**Exercise brief:**
Return the lines from the one that contains "doc.recompute()" through the one that contains "obj.parent = empty", both included, exactly as written and with nothing added.
──────────
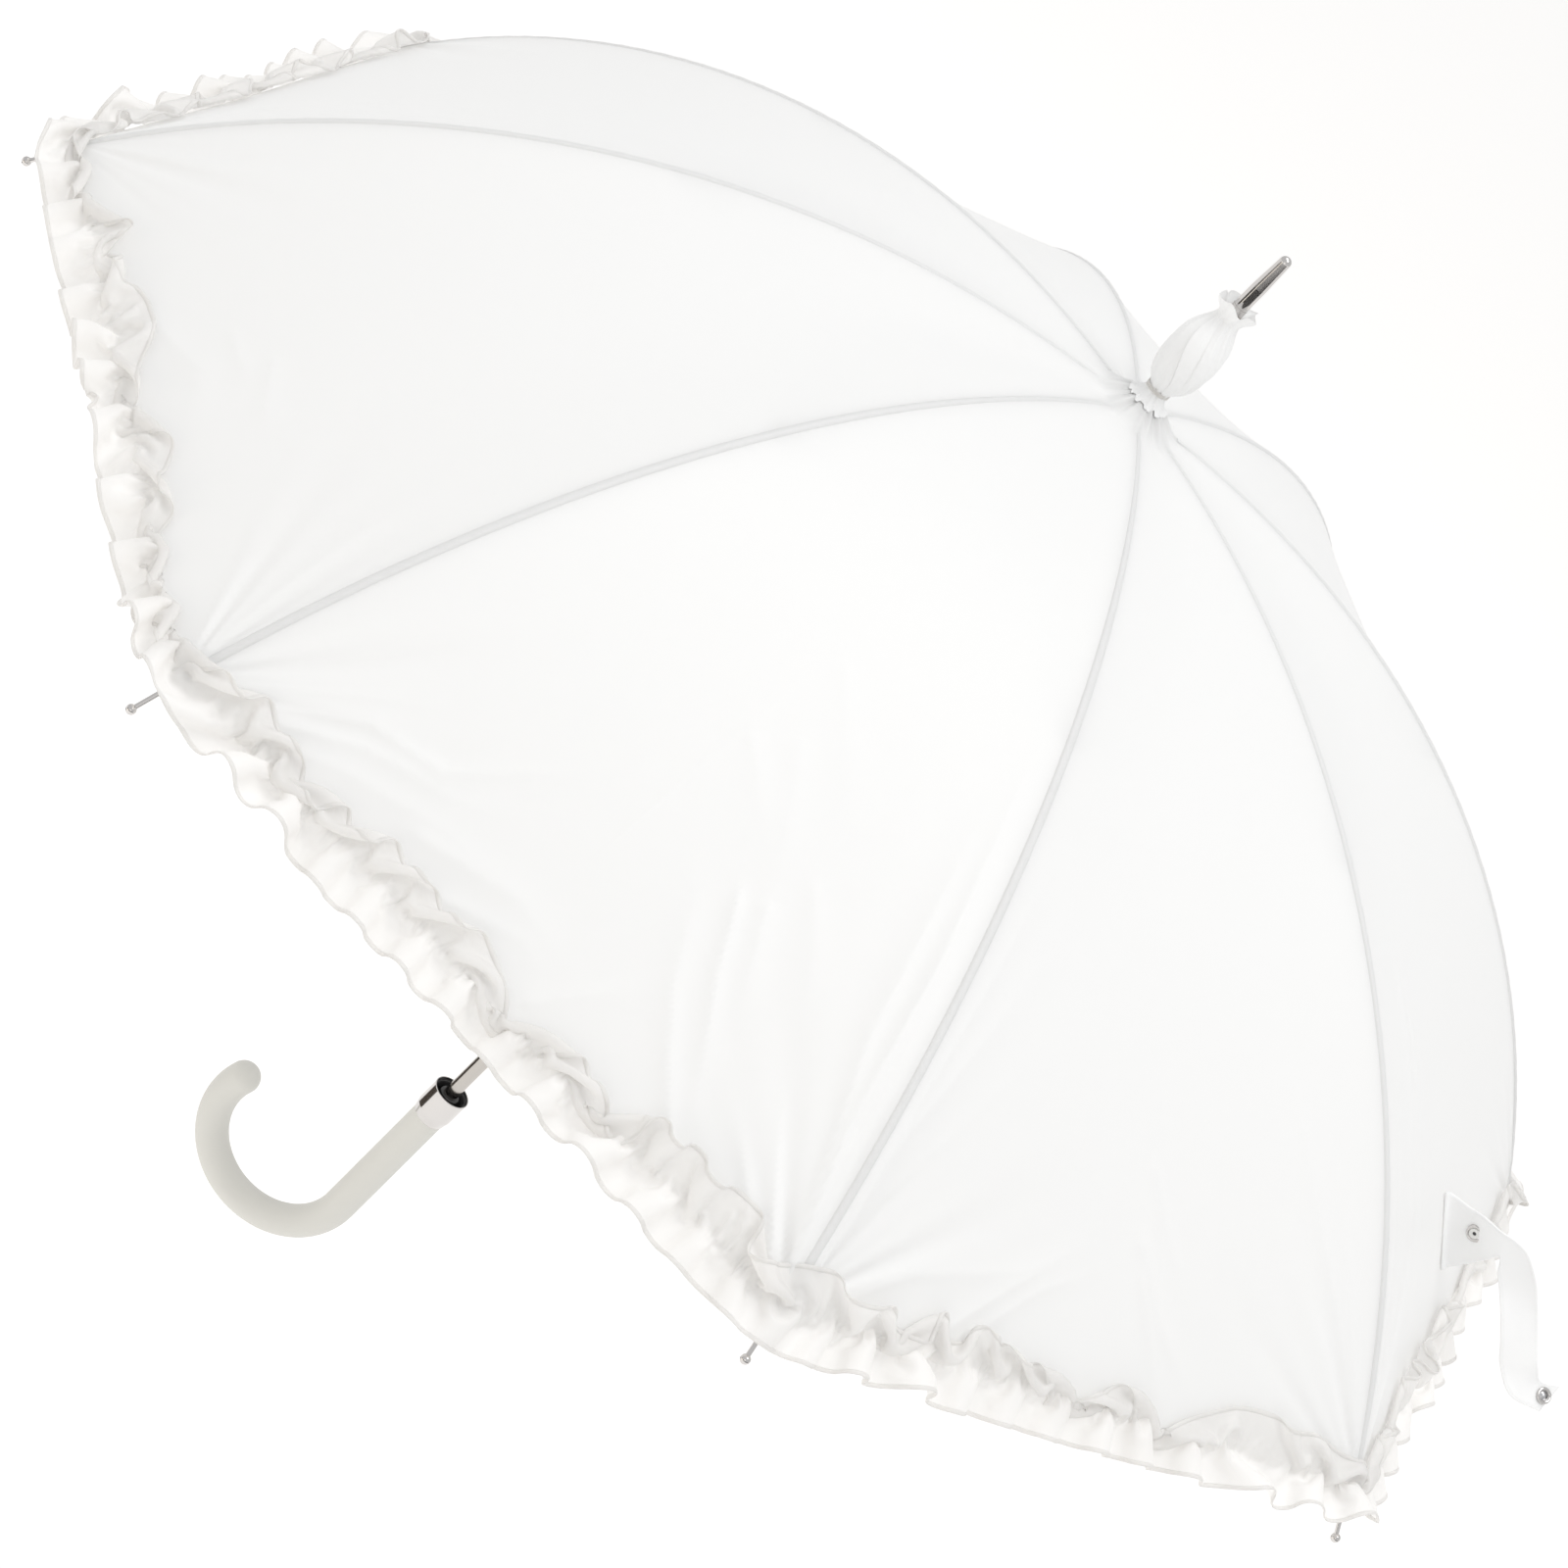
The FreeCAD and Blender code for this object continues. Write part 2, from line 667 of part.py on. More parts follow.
def gore_point(station, turn, rise):
    """A point over the straight cloth between ribs 4 and 5."""
    angle = math.radians(turn)
    radius, height = rib_line(station)
    lean = slope(station)
    middle = math.radians(3.5 * STEP)
    reach = radius * math.cos(math.pi / RIBS) / math.cos(angle - middle)
    flat = math.cos(lean) * math.cos(math.pi / RIBS)
    out = V(math.sin(lean) * math.cos(middle), math.sin(lean) * math.sin(middle), flat)
    out.normalize()
    return V(reach * math.cos(angle), reach * math.sin(angle), height) + out * rise


# the parasol is leant over, so the strap's free end hangs off the line of the shaft
HANG = V(-0.558, 0.542, -0.628)
ACROSS = V(-0.772, -0.062, 0.633)
FACE = V(0.304, 0.838, 0.453)
# the root is a tab that stands off the cloth: station, turn in degrees and rise of its upper
# and lower edges, from the sewn line outward
ROOT = [((0.797, 154.9, 1.8), (0.875, 154.9, 1.8)), ((0.814, 155.6, 12.0), (0.869, 155.6, 13.2)),
        ((0.826, 156.2, 19.0), (0.866, 156.2, 19.8)), ((0.839, 156.9, 24.0), (0.865, 156.9, 24.4))]
# the free part, from the end of the root: centre, then half-width, each across, down and forward
FREE = [((5.5, 8, -1), (5.8, -6.0, 3.0)), ((8.8, 18, -3), (8.2, -3.0, 2.2)), ((10, 32, -4), (9, 0, 0)),
        ((10, 46, -4), (9, 0, 0)), ((10, 60, -4), (9, 0, 0)), ((12, 68, -5), (8.2, -2.5, -3.0)),
        ((25, 75, -10), (5.5, -5.5, -3.3))]


def leant(across, down, forward):
    return ACROSS * across + HANG * down + FACE * forward


edges = [(gore_point(*upper), gore_point(*lower)) for upper, lower in ROOT]
line = [((top + bottom) * 0.5, (top - bottom) * 0.5) for top, bottom in edges]
root_end = line[-1][0]
line += [(root_end + leant(*place), leant(*half)) for place, half in FREE]
frames = []
for i, (centre, half) in enumerate(line):
    run = line[min(i + 1, len(line) - 1)][0] - line[max(i - 1, 0)][0]
    out = run.cross(half).normalize()
    frames.append((centre, half, out if out.dot(FACE) > 0 else out * -1))
ribbon("strap", frames, size["strap_thickness"])


def press_stud(name, centre, face):
    stud = doc.addObject("Part::Cylinder", name)
    bind(stud, Radius="Sizes.stud_radius", Height="Sizes.stud_height")
    stud.Placement = FreeCAD.Placement(centre + V(0, 0, size["crown_height"]),
                                       FreeCAD.Rotation(V(0, 0, 1), face))
    return keep(stud, name)


stud_place = frames[1][0] * 0.7 + frames[2][0] * 0.3 + frames[1][1] * 0.15
stud_place += frames[1][2] * (size["strap_thickness"] + 0.9)
press_stud("snap_stud", stud_place, frames[1][2])
socket_place = (frames[-1][0] * 3 + frames[-2][0]) * 0.25
socket_place += frames[-1][2] * (size["strap_thickness"] + 0.2)
press_stud("snap_socket", socket_place, frames[-1][2])

# ---------------------------------------------------------------- handle and cup

grip = cylinder("grip_rod", "Sizes.handle_radius", "Sizes.handle_head - Sizes.crook_height",
                "Sizes.crook_height")
bend = doc.addObject("Part::Torus", "crook_bend")
bend.Placement.Rotation = FreeCAD.Rotation(V(-1, 0, 0), V(0, 0, -1), V(0, -1, 0), "XYZ")
bind(bend, Radius1="Sizes.crook_radius", Radius2="Sizes.handle_radius",
     Angle3="Sizes.crook_sweep", Placement__Base__x="Sizes.crook_radius",
     Placement__Base__z="Sizes.crook_height")
cap = doc.addObject("Part::Sphere", "crook_end")
bind(cap, Radius="Sizes.handle_radius",
     Placement__Base__x="Sizes.crook_radius * (1 - cos(Sizes.crook_sweep * 1 deg))",
     Placement__Base__z="Sizes.crook_height - Sizes.crook_radius * sin(Sizes.crook_sweep * 1 deg)")
seat = cylinder("shaft_seat", "Sizes.shaft_radius", "Sizes.bore_depth",
                "Sizes.handle_head - Sizes.bore_depth")
crook = cut("crook", fuse("crook_whole", [grip, bend, cap]), seat)
crook.Placement.Rotation = FreeCAD.Rotation(V(0, 0, 1), size["crook_turn"])
keep(crook, "handle")

cup = new_body("tip_cup", 0.0, "Sizes.cup_foot")
cup_face = new_sketch(cup, "cup_face", "XZ_Plane")
tall = size["cup_head"] - size["cup_foot"]
outer = size["cup_radius"]
inner = outer - size["cup_wall"]
ledge = size["handle_head"] - size["cup_foot"]
draw_path(cup_face, [(size["handle_radius"], 0.0), (size["handle_radius"] + 0.5, 0.0),
                     (outer, 5.0), (outer, tall - 0.3),
                     ((outer - 0.3, tall), (inner, tall - 0.3)),
                     (inner, ledge), (size["handle_radius"], ledge)])
revolve(cup, cup_face, "cup_turned")

insert = new_body("cup_insert", 0.0, "Sizes.handle_head")
insert_face = new_sketch(insert, "insert_face", "XZ_Plane")
deep = size["insert_head"] - size["handle_head"]
floor = size["insert_floor"] - size["handle_head"]
draw_path(insert_face, [(4.05, 0.0), (size["insert_radius"], 0.0), (size["insert_radius"], deep),
                        (size["insert_well"], deep), (size["insert_well"], floor),
                        (size["insert_sleeve"], floor), (size["insert_sleeve"], deep),
                        (4.05, deep)])
revolve(insert, insert_face, "insert_turned")

# ---------------------------------------------------------------- check and export

doc.recompute()
for thing in doc.Objects:
    if "Invalid" in thing.State or "Error" in thing.State:
        raise RuntimeError("not built: " + thing.Name)
for thing in nodes:
    if thing.Shape.isNull() or not thing.Shape.isValid():
        raise RuntimeError("bad shape: " + thing.Label)
os.makedirs("parts", exist_ok=True)
for thing in nodes:
    thing.Shape.exportStep("parts/%s.step" % thing.Label)
    print(thing.Label, len(thing.Shape.Solids), round(thing.Shape.Volume, 1))
print("link", link_length, "joint", joint, "runner", runner_height, "folded", folded_runner)
print("folded tip", swing(rib_line(1.0, size["rib_centre"]), FOLD_DEGREES))
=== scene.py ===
import math

import bpy
import numpy as np
from mathutils import Matrix, Vector


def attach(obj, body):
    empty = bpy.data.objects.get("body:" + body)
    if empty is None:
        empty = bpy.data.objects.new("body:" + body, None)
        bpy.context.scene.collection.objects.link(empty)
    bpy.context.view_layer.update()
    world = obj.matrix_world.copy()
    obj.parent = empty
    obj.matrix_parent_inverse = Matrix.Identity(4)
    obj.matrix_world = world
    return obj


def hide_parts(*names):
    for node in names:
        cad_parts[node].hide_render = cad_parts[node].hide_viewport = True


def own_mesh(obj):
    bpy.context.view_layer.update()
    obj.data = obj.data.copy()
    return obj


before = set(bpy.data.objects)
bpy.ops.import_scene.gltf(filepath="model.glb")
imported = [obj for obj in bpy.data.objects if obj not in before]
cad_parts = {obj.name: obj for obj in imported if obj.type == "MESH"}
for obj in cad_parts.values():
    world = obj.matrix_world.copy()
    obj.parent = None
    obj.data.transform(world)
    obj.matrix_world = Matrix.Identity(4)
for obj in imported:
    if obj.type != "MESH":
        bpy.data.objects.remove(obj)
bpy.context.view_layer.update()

# ------------------------------------------------------------------ sizes, in metres
# The same rib line as the CAD part: slope below the horizontal along the rib.

MM = 0.001
CROWN = 0.590  # height of the rib line at the shaft
CROWN_RADIUS = 0.0055
RIB = 0.5347  # length of a rib along its curve
RIBS = 8
HALF = math.pi / RIBS  # half the angle of a gore
# where the cloth is cut, as a share of the rib: over a rib, and in the middle of a gore
HEM_RIB = 0.968
HEM_MID = 0.956
rng = np.random.default_rng(11)

STATIONS = np.linspace(0.0, 1.06, 1061)
SLOPES = np.radians(-1.7 + 59.1 * STATIONS - 2.15 * STATIONS**2)
STEP = RIB * (STATIONS[1] - STATIONS[0])
MID_SLOPES = (SLOPES[1:] + SLOPES[:-1]) / 2
OUT = CROWN_RADIUS + np.concatenate([[0], np.cumsum(STEP * np.cos(MID_SLOPES))])
DOWN = np.concatenate([[0], np.cumsum(STEP * np.sin(MID_SLOPES))])


def rib_radius(s):
    return np.interp(s, STATIONS, OUT)


def rib_height(s):
    return CROWN - np.interp(s, STATIONS, DOWN)


def rib_slope(s):
    return np.interp(s, STATIONS, SLOPES)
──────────
**Written solution:**
doc.recompute()
for thing in doc.Objects:
    if "Invalid" in thing.State or "Error" in thing.State:
        raise RuntimeError("not built: " + thing.Name)
for thing in nodes:
    if thing.Shape.isNull() or not thing.Shape.isValid():
        raise RuntimeError("bad shape: " + thing.Label)
os.makedirs("parts", exist_ok=True)
for thing in nodes:
    thing.Shape.exportStep("parts/%s.step" % thing.Label)
    print(thing.Label, len(thing.Shape.Solids), round(thing.Shape.Volume, 1))
print("link", link_length, "joint", joint, "runner", runner_height, "folded", folded_runner)
print("folded tip", swing(rib_line(1.0, size["rib_centre"]), FOLD_DEGREES))
=== scene.py ===
import math

import bpy
import numpy as np
from mathutils import Matrix, Vector


def attach(obj, body):
    empty = bpy.data.objects.get("body:" + body)
    if empty is None:
        empty = bpy.data.objects.new("body:" + body, None)
        bpy.context.scene.collection.objects.link(empty)
    bpy.context.view_layer.update()
    world = obj.matrix_world.copy()
    obj.parent = empty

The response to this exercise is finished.